How to turn your exhausting religion into an enjoyable relationship
“If my activism, however well-motivated, drives out love, I am stuck with law, not the gospel of grace. then I have misunderstood Jesus’ gospel.” Phillip Yancey, What’s So Amazing About Grace?
Depleted Yet Applauded
Have you ever met someone who is more interested in complaining about being exhausted than they are in receiving help? Burnout is the red badge of courage for some Christians. They would rather live depleted yet applauded than refreshed and balanced. A balanced life is not as attractive to them because it often goes unnoticed.
What is the draw of exhaustion? It is where you find your justification to complain, compare, and criticize when you are stuck in a religious performance trap. It causes you to feel protected from criticism when you fall short. “How could I have done anything wrong? Look at how hard I work!”
It also re-enforces your offense when you do not get what you think you deserve. “Why are they being promoted instead of me? I have cooked and cleaned while they have wasted time instead of working!”
Martha, Did You Know?
What did Mary know in Luke 10:38-42 that Martha did not?
A “Martha” measures her prayers, Bible reading, and serving. Her spiritual speedometer makes it easier to determine what she deserves and what others do not. The problem with this practice is you never really know what is going on with others behind closed doors. That is God’s business and not yours.
A “Mary” may seem to neglect some things, but she does not lose sight of the most important thing. Her reward is not in getting recognized, but rather in experiencing the pleasure of God’s presence. She usually ends up getting both.
It can be hard to see someone receive more for doing less, but that is not what this is all about. If things really were fair none of us would like what we got.
I used to be a Martha myself. I took pride in having a hard time resting. I always felt I needed to be doing something. “I must be more committed than others,” I thought, “because I do not even enjoy taking a break.”
This line of thinking should be a red alert on the dashboard of your spiritual life. It is not a medal of accomplishment you hang proudly around your neck. It reveals a restless soul that is not at peace.
The Performance Trap
As I have said before, you should value your position in Christ over your performance for Christ. When you over-emphasize performance, you end up getting less of it. Eventually, this leads to religious burnout.

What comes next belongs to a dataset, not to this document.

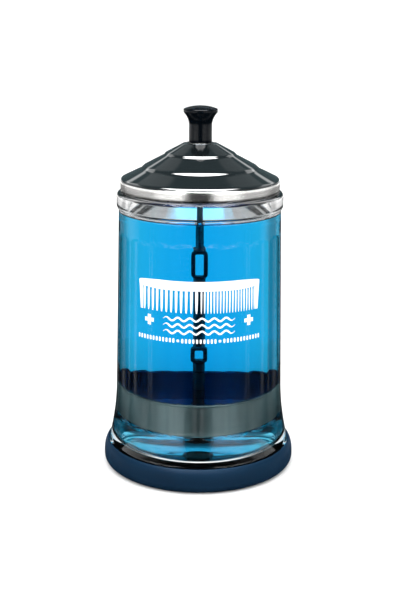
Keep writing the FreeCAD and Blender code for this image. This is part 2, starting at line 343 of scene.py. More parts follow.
def bake_geometry(piece, tree, values=()):
    """Runs a geometry tree on a piece, keeps the result as its plain mesh, and drops the tree."""
    modifier = piece.modifiers.new("shape", "NODES")
    modifier.node_group = tree
    for socket in tree.interface.items_tree:
        if socket.in_out == "INPUT" and socket.name in dict(values):
            modifier[socket.identifier] = dict(values)[socket.name]
    graph = bpy.context.evaluated_depsgraph_get()
    old = piece.data
    mesh = bpy.data.meshes.new_from_object(piece.evaluated_get(graph))
    piece.modifiers.remove(modifier)
    piece.data = mesh
    mesh.name = old.name
    bpy.data.meshes.remove(old)


# Pushes the inside wall out into flutes: hollow across, arched at the top and the bottom.
flutes, taken, given = new_shape_tree("press_flutes", [
    ("Count", "Float", 18.0), ("Depth", "Float", 0.8 * mm),
    ("Width Share", "Float", 0.9), ("Top", "Float", flute_top),
    ("Bottom", "Float", flute_bottom), ("Arch", "Float", 1.6 * mm),
    ("Edge", "Float", 1.3 * mm)])
spot = add_node(flutes, "GeometryNodeInputPosition")
parts = add_node(flutes, "ShaderNodeSeparateXYZ", {0: spot.outputs[0]})
around = calc(flutes, "ARCTAN2", parts.outputs[1], parts.outputs[0])
turns = calc(flutes, "MULTIPLY", around, calc(flutes, "DIVIDE", taken["Count"], 2 * math.pi))
across = calc(flutes, "SUBTRACT", calc(flutes, "FRACT", calc(flutes, "ADD", turns, 0.5)), 0.5)
across = calc(flutes, "DIVIDE", across, calc(flutes, "MULTIPLY", taken["Width Share"], 0.5))
square = calc(flutes, "MULTIPLY", across, across)
hollow = calc(flutes, "SUBTRACT", 1.0, square, clamp=True)
arch = calc(flutes, "MULTIPLY", square, taken["Arch"])
above = calc(flutes, "SUBTRACT", calc(flutes, "SUBTRACT", taken["Top"], arch), parts.outputs[2])
below = calc(flutes, "SUBTRACT", parts.outputs[2], calc(flutes, "ADD", taken["Bottom"], arch))
masks = []
for gap in (above, below):
    masks.append(remap(flutes, gap, 0.0, taken["Edge"], curve="SMOOTHSTEP"))
mask = calc(flutes, "MULTIPLY", calc(flutes, "MULTIPLY", masks[0], masks[1]), hollow)
inner = add_node(flutes, "GeometryNodeInputNamedAttribute", {"Name": "inside"}, data_type="FLOAT")
push = calc(flutes, "MULTIPLY", calc(flutes, "MULTIPLY", mask, inner.outputs[0]),
            taken["Depth"])
level = vector(flutes, parts.outputs[0], parts.outputs[1])
out = add_node(flutes, "ShaderNodeVectorMath", {0: level}, operation="NORMALIZE")
move = add_node(flutes, "ShaderNodeVectorMath", {0: out.outputs[0], "Scale": push},
                operation="SCALE")
shifted = add_node(flutes, "GeometryNodeSetPosition", {"Geometry": taken["Geometry"],
                                                       "Offset": move.outputs[0]})
finish_shape(flutes, shifted.outputs[0], taken, given)


def mark_inside(piece, low, high, reach):
    """Marks the points of the inside wall, so that only they are pushed into flutes."""
    marks = piece.data.attributes.new("inside", "FLOAT", "POINT")
    for index, vertex in enumerate(piece.data.vertices):
        radius = math.hypot(vertex.co.x, vertex.co.y)
        inside = low < vertex.co.z < high and 30 * mm < radius < reach
        marks.data[index].value = 1.0 if inside else 0.0


glass, tree, shader = new_material(
    "clear_glass", Base_Color=(1, 1, 1, 1), IOR=1.5, Transmission_Weight=1.0,
    Specular_Tint=(0.3, 0.3, 0.3, 1))
surface = add_group(tree, handled, Grain_Scale=260.0, Patch_Scale=22.0, Low=0.0, High=0.012)
tree.links.new(surface["Roughness"], shader.inputs["Roughness"])
add_bump(tree, shader, surface["Patch"], 0.05, 1.0 * mm)
mark_inside(glass_jar, glass_floor + 8 * mm, rim - 10 * mm, floor_radius + 0.1 * mm)
bake_geometry(glass_jar, flutes, {"Material": glass})
settle(glass_jar, glass, "jar", "clear_glass", "glass_jar")

# Blue solution. The jar is filled to just under the bead. The filling bites a little way into
# the glass, so that light passes straight from one into the other, and creeps up at its edge.

fill_level = rim - 17.3 * mm
bite = 0.12 * mm
creep = 1.1 * mm
share = (rim - fill_level) / (rim - glass_floor)
fill_radius = mouth_radius + (floor_radius - mouth_radius) * share + bite
fill = Section(0, glass_floor - bite)
fill.line(floor_radius - floor_round, glass_floor - bite, 8)
fill.bend((floor_radius - floor_round, glass_floor + floor_round), floor_round + bite, -90, 0, 10)
fill.line(floor_radius - 0.05 * mm + bite, flute_bottom - 2 * mm, 4)
fill.line(floor_radius - 0.25 * mm + bite, flute_bottom + 5 * mm, 18)
fill.line(mouth_radius + 0.45 * mm + bite, flute_top - 5 * mm, 30)
fill.line(mouth_radius + 0.35 * mm + bite, flute_top + 3 * mm, 20)
fill.line(fill_radius, fill_level + creep, 3)
fill.sweep((fill_radius - 0.5 * mm, fill_level), (fill_radius - 3.5 * mm, fill_level), 8)
fill.line(0, fill_level, 6)
solution_body = turn_piece("blue_solution", fill, slices=288, crease=60)

solution, tree, shader = new_material(
    "blue_solution", Base_Color=(1, 1, 1, 1), IOR=1.33, Roughness=0.0, Transmission_Weight=1.0)
depth = add_node(tree, "ShaderNodeVolumeAbsorption", {"Color": (0.0, 0.815, 0.966, 1),
                                                      "Density": 62.0})
tree.links.new(depth.outputs[0], tree.nodes["Material Output"].inputs["Volume"])
surface = add_group(tree, handled, Grain_Scale=120.0, Patch_Scale=14.0, Low=0.0, High=0.0)
add_bump(tree, shader, surface["Patch"], 0.03, 1.0 * mm)
mark_inside(solution_body, glass_floor + 8 * mm, rim - 10 * mm, floor_radius + 1 * mm)
bake_geometry(solution_body, flutes, {"Material": solution})
settle(solution_body, solution, "jar", "blue_solution")

# Enamel print. Plain white marks are screened onto the outside of the glass and fired: a comb
# over three wave lines, two plus signs and a row of dashes. They carry no words.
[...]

The Christian performance trap wants you to believe it is unspiritual to ever say no to spiritual things. The reality is, it is not spiritual to always say yes to more. It is more spiritual to say, “yes” to your priorities, the things God has asked you to do, and “no” to good things that take you away from those things.
Your good works should be motivated by your love relationship with Jesus and not a spiritual reward system. You make God your debtor when you work hard because you think He will bless you with what you want at the end of your labors (position, recognition, etc.).
Religious formulas like this can also influence how you pray and navigate problems. For example, “If I pray or do this, and have enough faith, then God will do that.” This mindset boxes God in to only what you can understand. It offers a easy fix to your problems that resembles a “get rich quick” scheme. The problem is, you inevitably become discouraged in your relationship with God when things do not work out the way you thought they would.
All of this adds an unnecessary weight to your spiritual journey.
It can be hard to follow the Holy Spirit day-to-day instead of trusting in things that bring immediate comfort. Checking off a box seems easier than checking-in with God. The box does not challenge us or require waiting. Even so, we should always choose a relationship with a living God over dead religious formulas.
A Labor of Love
Exhaustion often begins with passion, zeal, and good intentions. You may be able to lift something you were never meant to carry, but you will drop it before you reach your destination. Lay down your heavy burden of burnout Christianity and take up the yoke of Christ. It is easy and light. It is a labor of love.